Die Kämmerer und die Landesregierung, zu der auch der Duisburger Unterbezirksvorsitzende Jäger gehört, feiern den Stärkungspakt als Rettung der kommunalen Selbstbestimmung. Mit genehmigtem Sanierungsplan gewinne die Stadtspitze Planungssicherheit und die Stadträte könnten Aufgaben wieder priorisieren.
Die Frage, wer denn in diesen Städten ohne Schwimmbad und Stadtteilbibliothek aber mit einigen Perlen (wie z.B. in Duisburg dem Museum Küppersmühle und dem jetzt finanziell aus dem Ruder laufenden Neubau des Landesarchivs) leben will, diese Frage wird öffentlich nicht behandelt.
Da die kommunalen Finanzen allerdings in starkem Maße nicht nur durch die Steuererleichterungen für die vermögenden Schichten ausgetrocknet wurden sondern auch durch die Übertragung von Sozialleistungen vom Bund auf die Stadt (Eingliederung, Grundsicherung im Alter, Kosten der Unterkunft), die die Städte sehr ungleichmäßig treffen, sind die Kürzungsbemühungen der Stadtspitzen und die Landeszuwendungen nur eine Problemverschiebung.
Selbst Innenminister Jäger räumt ein: »Das Gutachten beschreibt, dass wir eine Lösung der kommunalen Finanzmisere ohne den Bund und seine Verpflichtung mehr zu leisten nicht hinbekommen.« Das Resultat der Operation ist lediglich, durch den Haushaltsausgleich bis 2021 die Zinszahlungen für die Altschulden (im Falle Wuppertals rd. 1,5 Mrd. Euro Kassenkredite) zu gewährleisten.
Sollte sich linke Realpolitik diesem Diktat unterwerfen, wenn auch die SPD-Fraktionen in kleineren Städten mittlerweile dagegen Sturm laufen? Allerdings ist dies noch kein breiter Bürgerprotest. Dessen Ausbleiben passt nicht zu linksradikalen Dogmen der Spontaneität und verleitet dann zur Fortsetzung des parlamentarischen Werkelalltags, um in klassisch fordistischer Betriebsratsmentalität mit entschiedenem Einsatz herauszuholen, was herauszuholen ist.

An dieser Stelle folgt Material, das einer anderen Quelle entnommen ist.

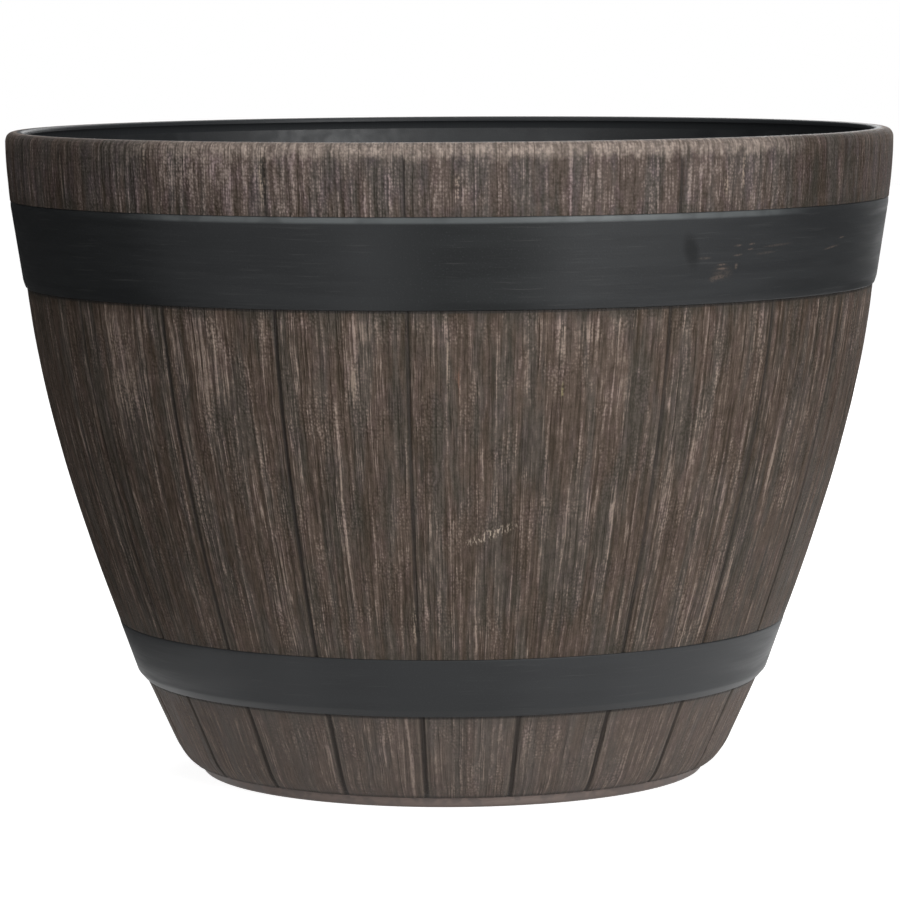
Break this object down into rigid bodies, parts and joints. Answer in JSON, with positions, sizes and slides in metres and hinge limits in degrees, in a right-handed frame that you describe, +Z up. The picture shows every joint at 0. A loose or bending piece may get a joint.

Umgekehrt mag man mit pathetischem Anti-Kapitalismus zwar kurzfristig Protestpotenzial an die Urnen holen oder eine Versammlung des Investors sprengen können (wie gerade geschehen), aber eine aufgeklärte Bürgeropposition, die sich über die Komplexität der Zusammenhänge keine Illusionen macht, ist auf Dauer stabiler gegen das Auseinanderlaufen und die Passivität.